It makes the child a citizen at birth, but that is not the same as a natural born citizen. The fact is, no one knows where the edges of the definition of "Natural Born Citizen" lie. They all know that born on US territory of two citizen parents makes one natural born. But either having only one US citizen parent, especially when that is the mother, or being born outside of US territory, is a horse of different color.
“Doesn’t being born to a United States Citizen Mother and a United States Citizen Father, as long as one parent has lived in the U.S., make the baby a natural born citizen, regardless of the location of birth?”
Im not sure how I can answer this other than my own experience.
All I can tell you is the following:
My two brothers, my sister, and I were born in the Canal Zone of American parents.

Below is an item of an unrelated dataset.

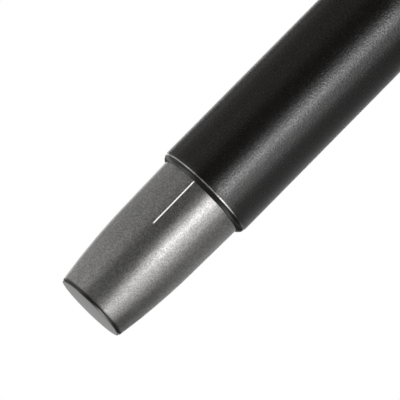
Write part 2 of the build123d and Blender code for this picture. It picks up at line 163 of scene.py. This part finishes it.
# The cove is white where the camera sees it, and dim in the gloss on the pen, between the soft boxes.
cove = bpy.data.worlds.new("white_cove")
cove.use_nodes = True
cove.node_tree.nodes.clear()
cove_shade = add(cove.node_tree, "Mix", {
    "Factor": add(cove.node_tree, "LightPath", give="Is Camera Ray"),
    "A": colour("#303030"),
    "B": colour("#ffffff"),
}, data_type="RGBA")
cove_light = add(cove.node_tree, "Background", {"Color": cove_shade})
add(cove.node_tree, "OutputWorld", {"Surface": cove_light})
scene.world = cove


# ---------------------------------------------------------------- floor
# Pale matt sheet that the pen stands on. It fades out into the white cove, so that no edge or horizon
# shows.
floor_r = 0.9
fade_start, fade_end = 0.10, 0.55


def new_finish(name):
    """Starts an empty node material, and gives it with its tree and its Object coordinates."""
    made = bpy.data.materials.new(name)
    made.use_nodes = True
    made.node_tree.nodes.clear()
    return made, made.node_tree, add(made.node_tree, "TexCoord", give="Object")


def shown(name, shape, finish, smooth=True):
    """Turns a finished bmesh into an object in the scene with its finish."""
    mesh = bpy.data.meshes.new(name)
    shape.to_mesh(mesh)
    shape.free()
    if smooth:
        mesh.shade_smooth()
    else:
        mesh.shade_flat()
    mesh.materials.append(finish)
    piece = bpy.data.objects.new(name, mesh)
    scene.collection.objects.link(piece)
    return piece


matt_sheet, tree, where = new_finish("matt_paper_floor")
paper = add(tree, "BsdfPrincipled", {
    "Base Color": colour("#f4f3f1"), "Roughness": 0.8, "Specular IOR Level": 0.2,
})
from_pen = add(tree, "VectorMath", {"Vector": where}, give="Value", operation="LENGTH")
fade = add(tree, "MapRange", {
    "Value": from_pen, "From Min": fade_start, "From Max": fade_end, "To Min": 0.0, "To Max": 1.0,
}, interpolation_type="SMOOTHSTEP")
clear = add(tree, "BsdfTransparent")
faded = add(tree, "MixShader", {"Fac": fade})
tree.links.new(paper, faded.node.inputs[1])
tree.links.new(clear, faded.node.inputs[2])
add(tree, "OutputMaterial", {"Surface": faded})
sheet = bmesh.new()
bmesh.ops.create_circle(sheet, cap_ends=True, radius=floor_r, segments=96)
floor = shown("floor", sheet, matt_sheet)
floor.visible_glossy = False  # the pen's gloss shows only the soft boxes and the cove


# ---------------------------------------------------------------- brush nose
# Collar moulded in black ABS, pressed into the tube. The tool is spark-eroded, which leaves a fine even
# grain.
spark_grain = 0.16 * mm
gloss_patch = 4 * mm  # how far apart the gloss of moulded plastic varies


def dress(finish, *nodes):
    """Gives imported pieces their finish."""
    for node in nodes:
        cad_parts[node].material_slots[0].material = finish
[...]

Somewhere along the line, some nut in congress decided we needed to be naturalized.
My parents packed up my sister and I and we steamed out to New Orleans on one of our Panama Canal ships to face a judge.
My younger brother was not with us. My parents were going to take care of this later.
I have no idea where my official naturalization paper is. It probably went into the garbage a long time ago.
In the meantime, my older brother was already an officer in the U.S. Navy with all kinds of secret clearances. He was a communications officer on a ship.
He replied to us of the situation that it was the U.S. government to prove at this point he was not a U.S. citizen. They already knew he was born in the CZ so let them prove he was not a U.S citizen. Period.
Yes, he kept his job (the subject never came up); and when he left the Navy, he was in the Navy reserves for many years.
P.S.
Although I was born in the CZ, this does not make me eligible to become President of the United States.
Neither McCain had he been born in the CZ. Worse though, he was born in Colon, Republic of Panama and not the CZ.